I stayed like this for as long as I could, keening and rocking until the water ran cold and I began to shiver, my teeth clacking. I felt numb, I felt empty. I was a shell, an abandoned chrysalis, a tomb lying in wait for the dead.

Once I was out of the tub and wrapped in a thick blue towel, I opened the door to let the steam out of the bathroom, then used my hand to wipe the condensation from the mirror. A stranger stared back at me.

I heard Tyler’s voice in my head: Your hair looks pretty like that, and another wave of nausea rolled through me. I looked down, and my eyes caught the gleam of the silver scissors I’d left on the edge of the counter. Before I knew what I was doing, I grabbed them with one hand and a strip of my hair with the other. I held it away from my head and began to cut, one chunk after another, leaving haggard ends and uneven lengths in a bob that stopped near the bottoms of my ears.

When I finished, I stared at myself in the mirror, hoping that I would feel better, somehow, no longer looking like the girl who had flirted with her best friend when she was engaged to someone else; the girl who had been the one to kiss Tyler first, to let him grind his crotch against her and lead her upstairs to a room.

I knew what was going to happen. I couldn’t deny that. I’d encouraged him, purposely turned him on. I’d let myself get drunk; I’d wanted to lose control. And this was the result: a girl standing in the bathroom, staring in the mirror, a trickle of blood running down the inside of her leg. A girl who had changed her mind when it was already too late, and now, no matter what she did, would never be the same again.

? ? ?

That night, I didn’t sleep so much as surf along the edge of consciousness, startling awake with every distant firework boom, sitting up in my bed and turning on the light to make sure that I was still alone. What if Tyler woke up and decided to drive to my house? What if he came in my room and took what he wanted from me again? It was doubtful, I knew, but the fear cloaking my thoughts was relentless, driving roots deep into my brain, choking out any sense of security I had hoped being home would provide.

I heard my parents get home a little after midnight, but I stayed quiet when my mom opened the door and peeked in my room. I was too afraid to open my mouth. Too terrified of what she might make me do. She might make me say what Tyler did to me out loud. She might make me go to the hospital and call the police. Or worse, she might not believe me. She might blame me, like I did myself, for sending the wrong kind of message and leading him on. I couldn’t fathom doing any of those things. I just wanted to pretend it never happened. I just wanted to escape into the thick, black bliss of sleep.

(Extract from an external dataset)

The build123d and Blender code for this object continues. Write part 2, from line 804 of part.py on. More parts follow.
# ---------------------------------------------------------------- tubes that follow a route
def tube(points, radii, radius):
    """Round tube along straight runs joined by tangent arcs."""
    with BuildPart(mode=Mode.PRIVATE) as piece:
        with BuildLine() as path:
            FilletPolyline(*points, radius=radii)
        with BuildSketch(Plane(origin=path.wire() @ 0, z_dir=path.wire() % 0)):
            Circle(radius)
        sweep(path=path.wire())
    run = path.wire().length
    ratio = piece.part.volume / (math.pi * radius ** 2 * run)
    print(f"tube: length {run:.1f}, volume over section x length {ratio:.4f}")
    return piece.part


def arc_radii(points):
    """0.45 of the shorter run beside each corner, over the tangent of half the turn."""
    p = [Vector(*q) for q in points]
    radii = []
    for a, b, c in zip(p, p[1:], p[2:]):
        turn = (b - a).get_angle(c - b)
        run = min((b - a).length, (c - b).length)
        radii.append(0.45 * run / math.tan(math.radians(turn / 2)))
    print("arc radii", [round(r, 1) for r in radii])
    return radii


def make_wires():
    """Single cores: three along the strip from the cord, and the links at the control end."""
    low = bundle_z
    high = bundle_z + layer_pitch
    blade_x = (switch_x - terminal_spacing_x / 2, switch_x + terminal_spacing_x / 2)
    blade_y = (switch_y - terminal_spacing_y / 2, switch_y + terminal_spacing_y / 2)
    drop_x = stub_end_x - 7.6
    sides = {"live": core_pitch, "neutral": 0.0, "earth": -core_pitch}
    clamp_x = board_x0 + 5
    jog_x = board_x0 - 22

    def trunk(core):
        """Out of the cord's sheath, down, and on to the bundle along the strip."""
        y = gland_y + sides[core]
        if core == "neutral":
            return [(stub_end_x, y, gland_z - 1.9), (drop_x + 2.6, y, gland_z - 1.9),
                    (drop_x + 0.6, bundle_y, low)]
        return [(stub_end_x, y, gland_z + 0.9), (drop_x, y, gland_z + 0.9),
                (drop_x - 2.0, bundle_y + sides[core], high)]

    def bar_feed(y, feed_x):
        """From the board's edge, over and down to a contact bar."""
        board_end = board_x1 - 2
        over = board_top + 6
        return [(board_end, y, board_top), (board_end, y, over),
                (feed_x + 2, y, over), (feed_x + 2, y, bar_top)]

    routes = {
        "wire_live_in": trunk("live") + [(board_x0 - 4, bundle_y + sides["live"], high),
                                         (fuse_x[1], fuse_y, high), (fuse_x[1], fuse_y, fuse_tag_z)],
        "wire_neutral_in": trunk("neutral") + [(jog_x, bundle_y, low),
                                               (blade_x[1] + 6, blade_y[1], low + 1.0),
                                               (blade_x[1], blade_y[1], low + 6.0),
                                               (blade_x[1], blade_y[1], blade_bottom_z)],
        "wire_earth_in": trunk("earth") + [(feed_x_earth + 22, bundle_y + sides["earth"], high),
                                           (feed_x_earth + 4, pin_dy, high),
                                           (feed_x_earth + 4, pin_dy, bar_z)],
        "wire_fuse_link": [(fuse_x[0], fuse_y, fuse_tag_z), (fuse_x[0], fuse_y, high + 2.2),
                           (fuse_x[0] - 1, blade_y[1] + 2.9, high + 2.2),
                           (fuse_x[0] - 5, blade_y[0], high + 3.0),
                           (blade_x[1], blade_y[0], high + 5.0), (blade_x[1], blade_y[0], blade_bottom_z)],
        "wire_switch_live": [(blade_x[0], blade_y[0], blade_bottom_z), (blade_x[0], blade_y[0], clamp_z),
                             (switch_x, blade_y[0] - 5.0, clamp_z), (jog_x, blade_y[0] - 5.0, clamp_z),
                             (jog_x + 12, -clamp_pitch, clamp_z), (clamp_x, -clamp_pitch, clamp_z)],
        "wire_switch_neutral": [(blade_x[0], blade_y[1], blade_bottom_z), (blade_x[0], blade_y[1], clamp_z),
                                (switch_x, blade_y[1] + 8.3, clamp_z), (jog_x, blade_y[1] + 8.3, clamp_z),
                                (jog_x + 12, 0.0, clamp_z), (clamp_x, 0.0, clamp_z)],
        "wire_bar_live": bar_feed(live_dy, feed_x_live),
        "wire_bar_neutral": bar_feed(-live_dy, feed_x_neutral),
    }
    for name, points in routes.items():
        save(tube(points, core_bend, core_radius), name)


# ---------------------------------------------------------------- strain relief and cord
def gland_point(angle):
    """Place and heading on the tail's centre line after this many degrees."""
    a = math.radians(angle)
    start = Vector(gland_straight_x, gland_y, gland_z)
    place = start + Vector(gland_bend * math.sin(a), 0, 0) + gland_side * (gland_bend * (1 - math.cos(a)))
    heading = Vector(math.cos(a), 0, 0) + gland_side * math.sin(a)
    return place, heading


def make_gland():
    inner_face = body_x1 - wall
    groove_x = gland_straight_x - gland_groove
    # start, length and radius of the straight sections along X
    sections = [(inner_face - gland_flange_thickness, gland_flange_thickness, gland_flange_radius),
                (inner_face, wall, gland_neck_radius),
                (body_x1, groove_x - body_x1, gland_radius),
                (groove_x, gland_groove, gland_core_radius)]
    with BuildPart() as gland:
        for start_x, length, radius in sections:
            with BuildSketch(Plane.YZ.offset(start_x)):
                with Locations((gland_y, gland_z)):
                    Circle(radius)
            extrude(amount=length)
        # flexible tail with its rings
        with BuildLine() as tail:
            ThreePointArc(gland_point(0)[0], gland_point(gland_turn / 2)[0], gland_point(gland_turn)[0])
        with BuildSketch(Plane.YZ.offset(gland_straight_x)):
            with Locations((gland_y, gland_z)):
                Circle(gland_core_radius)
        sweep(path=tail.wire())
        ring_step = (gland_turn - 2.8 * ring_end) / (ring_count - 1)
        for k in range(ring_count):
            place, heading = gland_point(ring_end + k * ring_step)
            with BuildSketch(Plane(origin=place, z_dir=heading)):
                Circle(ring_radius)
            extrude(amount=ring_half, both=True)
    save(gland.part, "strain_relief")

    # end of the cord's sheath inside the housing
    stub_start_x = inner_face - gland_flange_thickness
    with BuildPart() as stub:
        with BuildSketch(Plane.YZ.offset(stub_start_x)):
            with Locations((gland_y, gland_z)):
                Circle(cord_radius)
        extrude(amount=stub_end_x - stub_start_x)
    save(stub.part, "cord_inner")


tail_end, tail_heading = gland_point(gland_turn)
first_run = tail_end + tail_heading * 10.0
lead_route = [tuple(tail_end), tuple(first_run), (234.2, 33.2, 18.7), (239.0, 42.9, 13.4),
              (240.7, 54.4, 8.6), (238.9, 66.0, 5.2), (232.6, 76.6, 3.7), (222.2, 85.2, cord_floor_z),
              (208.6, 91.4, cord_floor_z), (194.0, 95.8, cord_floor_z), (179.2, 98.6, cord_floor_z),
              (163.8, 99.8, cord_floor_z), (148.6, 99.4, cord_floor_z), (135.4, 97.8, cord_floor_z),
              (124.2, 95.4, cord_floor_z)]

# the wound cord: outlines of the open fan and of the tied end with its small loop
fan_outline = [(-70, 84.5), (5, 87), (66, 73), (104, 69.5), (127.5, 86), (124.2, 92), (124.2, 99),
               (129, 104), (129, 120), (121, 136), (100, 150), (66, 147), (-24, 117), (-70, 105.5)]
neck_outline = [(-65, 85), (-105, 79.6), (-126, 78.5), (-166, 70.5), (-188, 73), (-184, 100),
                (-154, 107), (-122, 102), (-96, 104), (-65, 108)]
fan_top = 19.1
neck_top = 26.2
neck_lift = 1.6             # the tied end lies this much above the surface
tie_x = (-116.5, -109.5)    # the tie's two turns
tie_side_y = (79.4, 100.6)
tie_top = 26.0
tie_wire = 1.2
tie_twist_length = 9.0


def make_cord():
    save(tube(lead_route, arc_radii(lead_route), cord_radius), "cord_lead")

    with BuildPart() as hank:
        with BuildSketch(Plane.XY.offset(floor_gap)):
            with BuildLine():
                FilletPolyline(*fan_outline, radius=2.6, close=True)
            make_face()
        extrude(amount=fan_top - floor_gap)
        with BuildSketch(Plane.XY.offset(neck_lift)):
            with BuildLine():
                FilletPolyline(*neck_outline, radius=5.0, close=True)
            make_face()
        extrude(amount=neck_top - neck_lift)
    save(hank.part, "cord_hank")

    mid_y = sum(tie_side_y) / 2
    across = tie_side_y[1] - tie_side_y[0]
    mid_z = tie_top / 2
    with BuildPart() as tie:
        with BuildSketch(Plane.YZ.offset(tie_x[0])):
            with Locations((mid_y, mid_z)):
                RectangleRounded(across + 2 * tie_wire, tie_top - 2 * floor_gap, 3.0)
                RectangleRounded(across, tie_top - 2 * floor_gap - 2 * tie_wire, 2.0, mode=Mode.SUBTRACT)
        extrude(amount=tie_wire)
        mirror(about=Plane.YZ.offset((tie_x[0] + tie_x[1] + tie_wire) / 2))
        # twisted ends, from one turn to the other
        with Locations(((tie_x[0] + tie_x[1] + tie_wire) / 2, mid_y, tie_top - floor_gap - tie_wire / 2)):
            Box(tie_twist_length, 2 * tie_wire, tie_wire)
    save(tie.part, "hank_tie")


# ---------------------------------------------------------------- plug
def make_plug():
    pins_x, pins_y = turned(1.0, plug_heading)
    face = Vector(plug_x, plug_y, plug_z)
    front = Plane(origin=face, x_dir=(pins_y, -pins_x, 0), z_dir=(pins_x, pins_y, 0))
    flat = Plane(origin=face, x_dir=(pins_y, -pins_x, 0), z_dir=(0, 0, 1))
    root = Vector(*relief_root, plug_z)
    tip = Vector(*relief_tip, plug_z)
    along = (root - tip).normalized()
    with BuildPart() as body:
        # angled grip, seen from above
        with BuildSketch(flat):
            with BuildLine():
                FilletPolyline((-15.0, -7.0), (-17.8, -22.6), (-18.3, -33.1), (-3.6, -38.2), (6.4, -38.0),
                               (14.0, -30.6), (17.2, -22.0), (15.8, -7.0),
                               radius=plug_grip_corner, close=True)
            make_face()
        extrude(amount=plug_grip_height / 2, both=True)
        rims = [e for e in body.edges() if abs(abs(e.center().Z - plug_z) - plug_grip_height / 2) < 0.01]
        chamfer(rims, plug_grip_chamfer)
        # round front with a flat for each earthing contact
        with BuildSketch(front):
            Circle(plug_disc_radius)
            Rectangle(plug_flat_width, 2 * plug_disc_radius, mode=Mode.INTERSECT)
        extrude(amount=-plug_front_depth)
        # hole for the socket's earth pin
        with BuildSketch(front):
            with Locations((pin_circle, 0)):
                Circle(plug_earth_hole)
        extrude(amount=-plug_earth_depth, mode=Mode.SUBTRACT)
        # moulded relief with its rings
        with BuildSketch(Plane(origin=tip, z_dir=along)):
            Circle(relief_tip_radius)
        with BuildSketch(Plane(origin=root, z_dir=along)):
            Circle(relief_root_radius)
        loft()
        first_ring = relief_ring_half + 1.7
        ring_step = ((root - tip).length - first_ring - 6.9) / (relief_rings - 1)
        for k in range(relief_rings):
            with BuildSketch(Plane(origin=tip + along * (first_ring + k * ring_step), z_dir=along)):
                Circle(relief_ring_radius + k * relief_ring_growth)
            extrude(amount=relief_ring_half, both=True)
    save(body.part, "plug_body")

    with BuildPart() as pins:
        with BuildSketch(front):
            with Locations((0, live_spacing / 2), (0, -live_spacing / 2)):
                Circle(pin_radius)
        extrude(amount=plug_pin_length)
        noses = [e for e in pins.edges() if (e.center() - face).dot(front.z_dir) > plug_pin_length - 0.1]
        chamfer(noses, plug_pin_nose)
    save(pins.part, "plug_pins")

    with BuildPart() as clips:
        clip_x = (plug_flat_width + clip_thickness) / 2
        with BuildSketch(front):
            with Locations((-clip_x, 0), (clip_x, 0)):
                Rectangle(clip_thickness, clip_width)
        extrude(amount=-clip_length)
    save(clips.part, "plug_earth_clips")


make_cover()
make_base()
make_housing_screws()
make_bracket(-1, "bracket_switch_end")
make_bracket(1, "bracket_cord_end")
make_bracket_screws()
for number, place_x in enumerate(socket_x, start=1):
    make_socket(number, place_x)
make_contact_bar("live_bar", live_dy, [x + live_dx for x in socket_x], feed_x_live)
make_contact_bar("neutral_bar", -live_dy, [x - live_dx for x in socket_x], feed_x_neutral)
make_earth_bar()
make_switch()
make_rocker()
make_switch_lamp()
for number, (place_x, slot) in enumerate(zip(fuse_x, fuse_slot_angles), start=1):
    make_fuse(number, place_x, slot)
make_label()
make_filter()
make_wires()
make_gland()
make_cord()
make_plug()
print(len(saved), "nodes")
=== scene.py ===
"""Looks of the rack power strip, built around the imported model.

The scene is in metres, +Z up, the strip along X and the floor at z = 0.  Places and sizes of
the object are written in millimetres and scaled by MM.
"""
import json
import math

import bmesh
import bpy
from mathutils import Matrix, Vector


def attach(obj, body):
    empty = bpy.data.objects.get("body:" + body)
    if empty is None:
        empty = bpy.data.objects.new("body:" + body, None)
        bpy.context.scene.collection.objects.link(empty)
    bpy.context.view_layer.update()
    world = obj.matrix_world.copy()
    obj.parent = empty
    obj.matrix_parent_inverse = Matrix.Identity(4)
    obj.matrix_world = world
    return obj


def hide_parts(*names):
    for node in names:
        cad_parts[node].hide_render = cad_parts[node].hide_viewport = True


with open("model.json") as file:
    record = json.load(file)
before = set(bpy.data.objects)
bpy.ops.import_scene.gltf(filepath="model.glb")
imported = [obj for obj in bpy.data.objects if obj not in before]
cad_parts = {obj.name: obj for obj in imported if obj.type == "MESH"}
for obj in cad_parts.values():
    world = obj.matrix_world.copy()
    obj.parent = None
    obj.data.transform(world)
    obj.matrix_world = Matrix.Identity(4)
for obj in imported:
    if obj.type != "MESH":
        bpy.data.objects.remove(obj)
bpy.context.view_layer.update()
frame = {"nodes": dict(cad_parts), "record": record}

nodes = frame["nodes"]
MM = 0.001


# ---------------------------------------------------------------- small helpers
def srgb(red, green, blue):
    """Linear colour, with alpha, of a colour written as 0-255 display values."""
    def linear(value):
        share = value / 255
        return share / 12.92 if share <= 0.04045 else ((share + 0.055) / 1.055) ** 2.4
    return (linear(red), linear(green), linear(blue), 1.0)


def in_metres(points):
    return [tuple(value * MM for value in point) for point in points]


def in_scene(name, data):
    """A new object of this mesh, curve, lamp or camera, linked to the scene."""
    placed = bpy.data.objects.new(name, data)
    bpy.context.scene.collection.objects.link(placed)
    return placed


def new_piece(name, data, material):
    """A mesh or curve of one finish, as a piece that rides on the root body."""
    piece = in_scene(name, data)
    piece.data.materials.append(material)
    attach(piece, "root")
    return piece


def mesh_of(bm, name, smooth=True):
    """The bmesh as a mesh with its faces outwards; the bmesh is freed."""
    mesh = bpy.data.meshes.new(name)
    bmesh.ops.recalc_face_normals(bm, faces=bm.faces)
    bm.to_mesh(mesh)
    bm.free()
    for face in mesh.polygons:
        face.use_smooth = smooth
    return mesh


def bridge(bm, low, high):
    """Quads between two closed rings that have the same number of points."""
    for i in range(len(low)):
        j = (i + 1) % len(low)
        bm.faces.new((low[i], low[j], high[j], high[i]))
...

But sleep wouldn’t come. I lay in bed for hours, curled up as tightly as I could beneath my covers, pillows surrounding me. Through my window, I watched the moon drop lower and lower in the cloudless night sky, and the pale, lavender whisper of dawn begin to lighten it. I was scheduled to be at the gym at seven o’clock, but I knew there was no way I could get up, no possible way I could work, so around four, I grabbed my cell phone and left Harold a message, saying I was sick and wouldn’t be in. I couldn’t face my clients. I couldn’t face anyone. I turned my phone off and dropped it on the floor.

The throbbing between my thighs wouldn’t stop. Every time I rolled over or moved at all, a piercing spiral of pain shot through my pelvis. Somewhere around five a.m., the reality of the fact that Tyler hadn’t used a condom hit me, and while I was on the Pill, that wouldn’t protect me from whatever diseases he might carry. Before last night, I would never have fathomed thinking something so horrible about him. But everything I thought I knew about my friend no longer held true. There was something sinister and violent and dark inside him I’d never experienced before. In one instant, he had become a stranger to me, someone I never wanted to see again.

It’s all my fault, I thought. I called it a date. I wore that dress and no bra. I drank too much, I kissed him. I used his body like he was the pole and I was the stripper out on the patio. I let him take me upstairs to that bed. Maybe he was too drunk to hear me when I told him to stop. Maybe I didn’t say it loudly enough. Maybe I didn’t say it enough times.